◆ WHAT YOU HAVE TO DO:
Could every line of the data be printed exactly as it reads?

◆ DATA BLOCK:
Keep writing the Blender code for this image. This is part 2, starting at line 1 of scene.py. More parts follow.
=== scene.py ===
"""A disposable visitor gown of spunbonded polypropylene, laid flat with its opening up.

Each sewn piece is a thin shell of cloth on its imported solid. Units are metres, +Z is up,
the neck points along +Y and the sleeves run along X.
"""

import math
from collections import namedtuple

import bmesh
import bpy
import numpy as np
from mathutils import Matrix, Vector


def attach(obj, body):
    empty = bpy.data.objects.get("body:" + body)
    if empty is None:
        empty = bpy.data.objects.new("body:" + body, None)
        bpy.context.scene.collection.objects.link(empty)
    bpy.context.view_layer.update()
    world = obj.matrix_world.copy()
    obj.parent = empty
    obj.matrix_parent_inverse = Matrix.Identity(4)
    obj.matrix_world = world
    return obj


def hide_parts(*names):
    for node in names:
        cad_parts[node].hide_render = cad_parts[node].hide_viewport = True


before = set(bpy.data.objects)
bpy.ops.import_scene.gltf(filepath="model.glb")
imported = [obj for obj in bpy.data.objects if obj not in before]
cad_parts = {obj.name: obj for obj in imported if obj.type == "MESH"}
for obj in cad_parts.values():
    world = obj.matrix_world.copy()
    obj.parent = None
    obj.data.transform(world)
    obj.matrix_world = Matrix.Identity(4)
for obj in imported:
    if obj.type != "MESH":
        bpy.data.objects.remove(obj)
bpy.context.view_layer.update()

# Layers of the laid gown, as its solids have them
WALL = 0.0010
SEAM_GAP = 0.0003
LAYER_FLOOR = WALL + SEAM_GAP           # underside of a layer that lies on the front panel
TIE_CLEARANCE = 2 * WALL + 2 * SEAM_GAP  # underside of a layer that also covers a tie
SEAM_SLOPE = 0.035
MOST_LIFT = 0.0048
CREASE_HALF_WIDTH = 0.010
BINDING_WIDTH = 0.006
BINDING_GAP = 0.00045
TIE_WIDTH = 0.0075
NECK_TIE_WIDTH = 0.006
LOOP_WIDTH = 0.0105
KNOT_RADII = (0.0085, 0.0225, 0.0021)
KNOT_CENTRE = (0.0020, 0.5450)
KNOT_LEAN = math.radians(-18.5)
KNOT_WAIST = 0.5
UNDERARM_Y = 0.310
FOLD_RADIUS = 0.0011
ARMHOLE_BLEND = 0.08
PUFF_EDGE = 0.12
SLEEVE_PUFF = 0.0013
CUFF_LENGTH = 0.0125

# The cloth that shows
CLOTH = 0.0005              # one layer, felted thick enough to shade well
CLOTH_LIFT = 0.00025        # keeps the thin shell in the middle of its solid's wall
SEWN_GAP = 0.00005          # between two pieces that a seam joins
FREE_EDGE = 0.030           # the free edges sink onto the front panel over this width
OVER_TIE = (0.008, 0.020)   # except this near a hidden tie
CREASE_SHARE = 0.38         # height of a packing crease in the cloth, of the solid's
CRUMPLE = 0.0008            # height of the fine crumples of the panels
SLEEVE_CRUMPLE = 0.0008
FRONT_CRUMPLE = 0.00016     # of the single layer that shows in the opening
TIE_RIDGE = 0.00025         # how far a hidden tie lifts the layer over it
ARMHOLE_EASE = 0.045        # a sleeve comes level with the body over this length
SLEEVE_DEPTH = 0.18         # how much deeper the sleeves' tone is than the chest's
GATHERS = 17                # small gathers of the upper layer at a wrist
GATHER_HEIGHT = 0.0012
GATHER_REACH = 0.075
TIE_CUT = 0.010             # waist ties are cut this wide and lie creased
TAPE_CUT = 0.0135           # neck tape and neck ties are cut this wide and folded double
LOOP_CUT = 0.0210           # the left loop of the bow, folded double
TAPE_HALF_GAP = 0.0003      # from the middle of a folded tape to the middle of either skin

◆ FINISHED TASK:
Keep writing the Blender code for this image. This is part 2, starting at line 1 of scene.py. More parts follow.
=== scene.py ===
"""A disposable visitor gown of spunbonded polypropylene, laid flat with its opening up.

Each sewn piece is a thin shell of cloth on its imported solid. Units are metres, +Z is up,
the neck points along +Y and the sleeves run along X.
"""

import math
from collections import namedtuple

import bmesh
import bpy
import numpy as np
from mathutils import Matrix, Vector


def attach(obj, body):
    empty = bpy.data.objects.get("body:" + body)
    if empty is None:
        empty = bpy.data.objects.new("body:" + body, None)
        bpy.context.scene.collection.objects.link(empty)
    bpy.context.view_layer.update()
    world = obj.matrix_world.copy()
    obj.parent = empty
    obj.matrix_parent_inverse = Matrix.Identity(4)
    obj.matrix_world = world
    return obj


def hide_parts(*names):
    for node in names:
        cad_parts[node].hide_render = cad_parts[node].hide_viewport = True


before = set(bpy.data.objects)
bpy.ops.import_scene.gltf(filepath="model.glb")
imported = [obj for obj in bpy.data.objects if obj not in before]
cad_parts = {obj.name: obj for obj in imported if obj.type == "MESH"}
for obj in cad_parts.values():
    world = obj.matrix_world.copy()
    obj.parent = None
    obj.data.transform(world)
    obj.matrix_world = Matrix.Identity(4)
for obj in imported:
    if obj.type != "MESH":
        bpy.data.objects.remove(obj)
bpy.context.view_layer.update()

# Layers of the laid gown, as its solids have them
WALL = 0.0010
SEAM_GAP = 0.0003
LAYER_FLOOR = WALL + SEAM_GAP           # underside of a layer that lies on the front panel
TIE_CLEARANCE = 2 * WALL + 2 * SEAM_GAP  # underside of a layer that also covers a tie
SEAM_SLOPE = 0.035
MOST_LIFT = 0.0048
CREASE_HALF_WIDTH = 0.010
BINDING_WIDTH = 0.006
BINDING_GAP = 0.00045
TIE_WIDTH = 0.0075
NECK_TIE_WIDTH = 0.006
LOOP_WIDTH = 0.0105
KNOT_RADII = (0.0085, 0.0225, 0.0021)
KNOT_CENTRE = (0.0020, 0.5450)
KNOT_LEAN = math.radians(-18.5)
KNOT_WAIST = 0.5
UNDERARM_Y = 0.310
FOLD_RADIUS = 0.0011
ARMHOLE_BLEND = 0.08
PUFF_EDGE = 0.12
SLEEVE_PUFF = 0.0013
CUFF_LENGTH = 0.0125

# The cloth that shows
CLOTH = 0.0005              # one layer, felted thick enough to shade well
CLOTH_LIFT = 0.00025        # keeps the thin shell in the middle of its solid's wall
SEWN_GAP = 0.00005          # between two pieces that a seam joins
FREE_EDGE = 0.030           # the free edges sink onto the front panel over this width
OVER_TIE = (0.008, 0.020)   # except this near a hidden tie
CREASE_SHARE = 0.38         # height of a packing crease in the cloth, of the solid's
CRUMPLE = 0.0008            # height of the fine crumples of the panels
SLEEVE_CRUMPLE = 0.0008
FRONT_CRUMPLE = 0.00016     # of the single layer that shows in the opening
TIE_RIDGE = 0.00025         # how far a hidden tie lifts the layer over it
ARMHOLE_EASE = 0.045        # a sleeve comes level with the body over this length
SLEEVE_DEPTH = 0.18         # how much deeper the sleeves' tone is than the chest's
GATHERS = 17                # small gathers of the upper layer at a wrist
GATHER_HEIGHT = 0.0012
GATHER_REACH = 0.075
TIE_CUT = 0.010             # waist ties are cut this wide and lie creased
TAPE_CUT = 0.0135           # neck tape and neck ties are cut this wide and folded double
LOOP_CUT = 0.0210           # the left loop of the bow, folded double
TAPE_HALF_GAP = 0.0003      # from the middle of a folded tape to the middle of either skin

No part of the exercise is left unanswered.